Required task =>
Please set down exactly the lines of the listing below from the line containing "const figure = new THREE.Group();" through the line containing "obj.parent = empty", both lines included, leaving out all other lines.

Supplied data =>

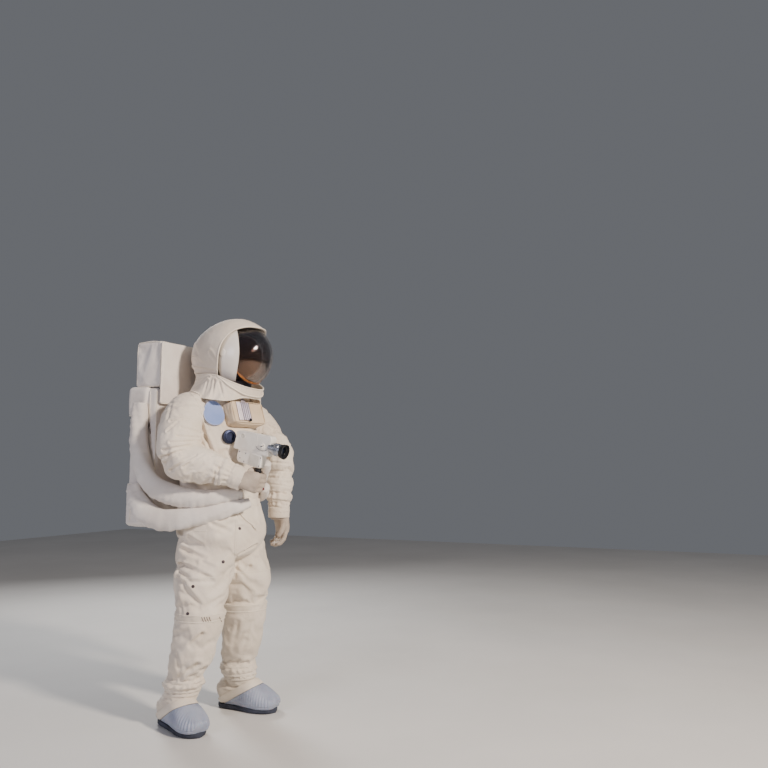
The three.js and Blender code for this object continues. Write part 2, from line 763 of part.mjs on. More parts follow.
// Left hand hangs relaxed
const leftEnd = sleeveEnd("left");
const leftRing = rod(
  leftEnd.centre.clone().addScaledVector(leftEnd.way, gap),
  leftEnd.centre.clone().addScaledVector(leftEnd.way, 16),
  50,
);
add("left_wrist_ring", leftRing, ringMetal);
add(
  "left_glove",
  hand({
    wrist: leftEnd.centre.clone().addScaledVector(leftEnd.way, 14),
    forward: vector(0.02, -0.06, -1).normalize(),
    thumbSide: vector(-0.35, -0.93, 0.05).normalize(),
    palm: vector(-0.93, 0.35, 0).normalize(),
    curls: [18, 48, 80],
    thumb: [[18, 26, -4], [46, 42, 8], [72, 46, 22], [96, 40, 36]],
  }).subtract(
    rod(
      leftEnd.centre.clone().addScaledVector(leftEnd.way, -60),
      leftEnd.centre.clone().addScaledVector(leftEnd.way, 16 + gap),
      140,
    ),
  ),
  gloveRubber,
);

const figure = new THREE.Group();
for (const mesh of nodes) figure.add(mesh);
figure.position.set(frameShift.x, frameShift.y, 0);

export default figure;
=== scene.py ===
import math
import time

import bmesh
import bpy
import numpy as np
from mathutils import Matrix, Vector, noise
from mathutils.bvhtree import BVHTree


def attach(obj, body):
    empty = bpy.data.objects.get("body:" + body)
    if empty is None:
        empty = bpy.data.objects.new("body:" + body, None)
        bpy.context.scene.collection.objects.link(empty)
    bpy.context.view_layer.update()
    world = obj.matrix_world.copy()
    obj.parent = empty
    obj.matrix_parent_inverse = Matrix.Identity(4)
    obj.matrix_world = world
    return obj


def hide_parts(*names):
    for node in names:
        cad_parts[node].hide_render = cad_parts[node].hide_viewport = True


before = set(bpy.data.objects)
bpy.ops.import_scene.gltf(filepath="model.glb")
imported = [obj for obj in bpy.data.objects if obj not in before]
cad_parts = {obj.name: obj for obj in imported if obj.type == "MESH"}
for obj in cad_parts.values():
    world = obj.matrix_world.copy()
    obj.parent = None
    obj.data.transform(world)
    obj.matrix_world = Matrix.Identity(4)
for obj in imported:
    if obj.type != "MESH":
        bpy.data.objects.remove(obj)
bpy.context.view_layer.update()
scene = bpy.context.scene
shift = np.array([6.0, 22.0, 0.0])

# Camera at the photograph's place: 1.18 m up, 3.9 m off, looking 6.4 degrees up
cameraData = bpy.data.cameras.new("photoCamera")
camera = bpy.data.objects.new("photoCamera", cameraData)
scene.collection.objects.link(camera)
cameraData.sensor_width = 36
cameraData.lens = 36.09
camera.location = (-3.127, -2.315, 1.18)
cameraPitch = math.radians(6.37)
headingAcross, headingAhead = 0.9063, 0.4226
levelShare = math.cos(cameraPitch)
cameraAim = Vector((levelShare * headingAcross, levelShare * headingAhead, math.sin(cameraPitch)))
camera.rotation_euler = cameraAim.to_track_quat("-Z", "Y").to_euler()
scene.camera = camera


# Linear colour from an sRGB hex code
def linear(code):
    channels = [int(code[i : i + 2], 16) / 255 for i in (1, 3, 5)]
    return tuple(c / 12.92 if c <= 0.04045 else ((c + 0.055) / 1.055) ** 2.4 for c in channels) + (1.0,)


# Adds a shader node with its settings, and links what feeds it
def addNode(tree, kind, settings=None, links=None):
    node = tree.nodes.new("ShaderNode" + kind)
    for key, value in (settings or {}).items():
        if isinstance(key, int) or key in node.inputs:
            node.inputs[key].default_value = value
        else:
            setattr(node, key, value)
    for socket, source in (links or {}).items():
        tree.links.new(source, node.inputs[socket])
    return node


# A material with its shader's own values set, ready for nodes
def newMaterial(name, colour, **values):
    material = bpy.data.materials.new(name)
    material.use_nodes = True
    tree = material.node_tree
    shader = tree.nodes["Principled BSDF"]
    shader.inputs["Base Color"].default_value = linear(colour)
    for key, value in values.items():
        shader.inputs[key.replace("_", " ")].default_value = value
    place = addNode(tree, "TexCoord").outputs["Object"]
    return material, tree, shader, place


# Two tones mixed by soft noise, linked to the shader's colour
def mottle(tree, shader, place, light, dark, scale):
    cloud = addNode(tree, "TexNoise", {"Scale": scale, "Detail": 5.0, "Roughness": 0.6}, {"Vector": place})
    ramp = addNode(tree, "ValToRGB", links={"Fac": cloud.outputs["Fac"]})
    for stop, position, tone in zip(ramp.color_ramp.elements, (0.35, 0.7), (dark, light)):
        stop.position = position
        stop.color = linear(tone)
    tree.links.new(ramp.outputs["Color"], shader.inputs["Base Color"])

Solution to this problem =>
const figure = new THREE.Group();
for (const mesh of nodes) figure.add(mesh);
figure.position.set(frameShift.x, frameShift.y, 0);

export default figure;
=== scene.py ===
import math
import time

import bmesh
import bpy
import numpy as np
from mathutils import Matrix, Vector, noise
from mathutils.bvhtree import BVHTree


def attach(obj, body):
    empty = bpy.data.objects.get("body:" + body)
    if empty is None:
        empty = bpy.data.objects.new("body:" + body, None)
        bpy.context.scene.collection.objects.link(empty)
    bpy.context.view_layer.update()
    world = obj.matrix_world.copy()
    obj.parent = empty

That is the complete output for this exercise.